4 of 384 comments (clear)

  1. Re:I'm slightly astonished by Dunbal · · Score: 5, Interesting

    It's the DRM.

          Is that what they call Christmas now?

          It's not DRM, it's the "we have to get this out the door before Christmas z0mg Xmas sales!!!11" mentality from the short sighted marketing department. Ship now and patch later is typical for this time of year. It probably does not bode well for the franchise, however.

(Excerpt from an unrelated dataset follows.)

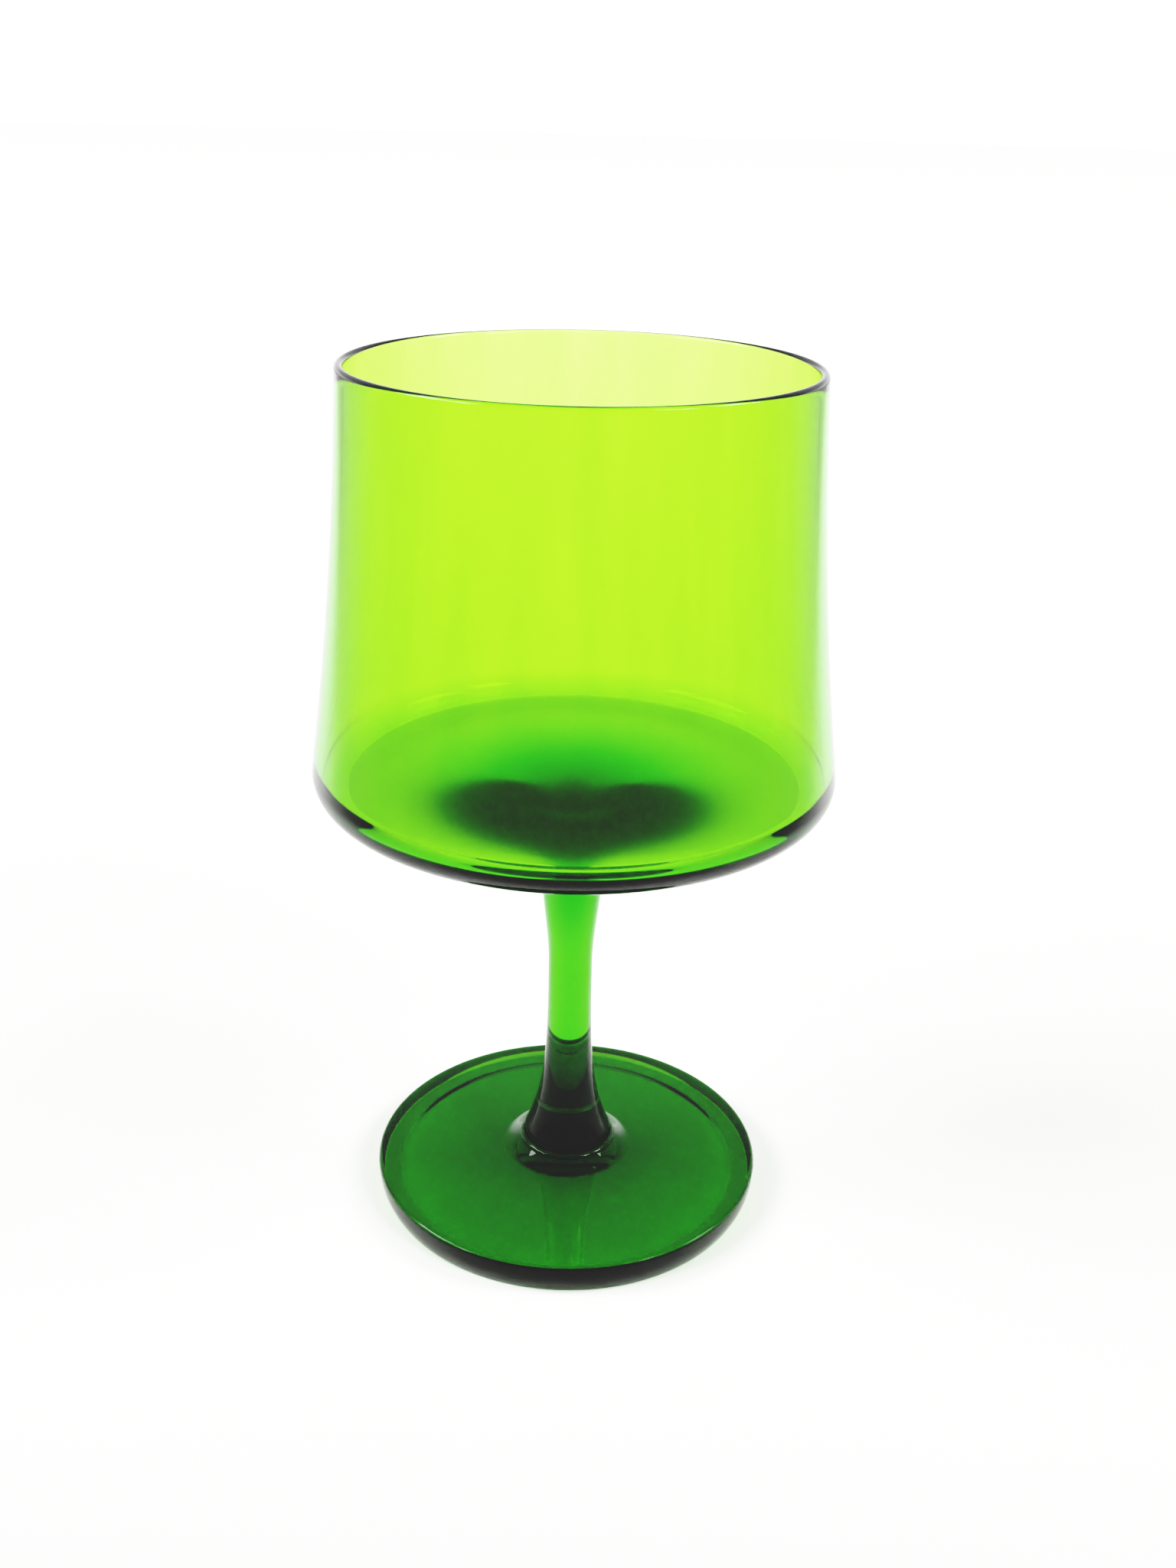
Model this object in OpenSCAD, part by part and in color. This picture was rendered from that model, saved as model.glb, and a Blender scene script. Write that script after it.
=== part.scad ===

          Yeah, the DRM probably broke the game, but QA HAS to have seen this problem before shipping. Obviously $50 a copy was more important than the trivial fact of the game actually working or not.

    --
    Seven puppies were harmed during the making of this post.
  2. Re:I'm slightly astonished by Hurricane78 · · Score: 5, Interesting

    What you did not mention was, that the cracked (actually decrypted/compiled are better words for it) version ran much faster.
    What they did was crazy. They decrypted the whole GUI code and only encrypted it right before use. Even the mouse was sluggish in the "original" version.
    After cracking it, it ran nice and smooth.

    This is easy to crack as soon as you know how to call the decryption for every piece of code needed. You have to follow the calls down, until you have a decrypted version of everything.

    It's so stupid that it hurts: The CPU has to execute it in a un-encrypted form. So it has to lie in ram in that form some time in the execution. So you will always be able to get the raw machine code. But tell that to a PHB who can't tell the difference between 0.002 dollars and 0.002 cents... *sigh*

    --
    Any sufficiently advanced intelligence is indistinguishable from stupidity.
  3. Re:Ha-ha! by Joe+U · · Score: 5, Interesting

    If you think otherwise you don't grasp the DRM in Steam very well.

    I think I just did. The solution is to create a new steam account for every game. If you have to chargeback one, you'll still have the others.

  4. Re:I'm slightly astonished by spyrochaete · · Score: 5, Interesting

    ...your rationale is actually hurting your cause.

    ...a better approach would be to not purchase the game, and not pirate it either. By pirating it, you just give them ammunition to keep pushing DRM as evidence that it isn't yet good enough.

    I disagree. I'm sure GTA4 is totally worth playing, but having to deal with SecuROM, Games for Windows Live, and Rockstar Social Club is a hell of a lot of baggage.

    I argue that pirating the game states very clearly that the product has value but the terms are unacceptable. I think the last thing any gamer wants is to discourage Rockstar from making more GTA games!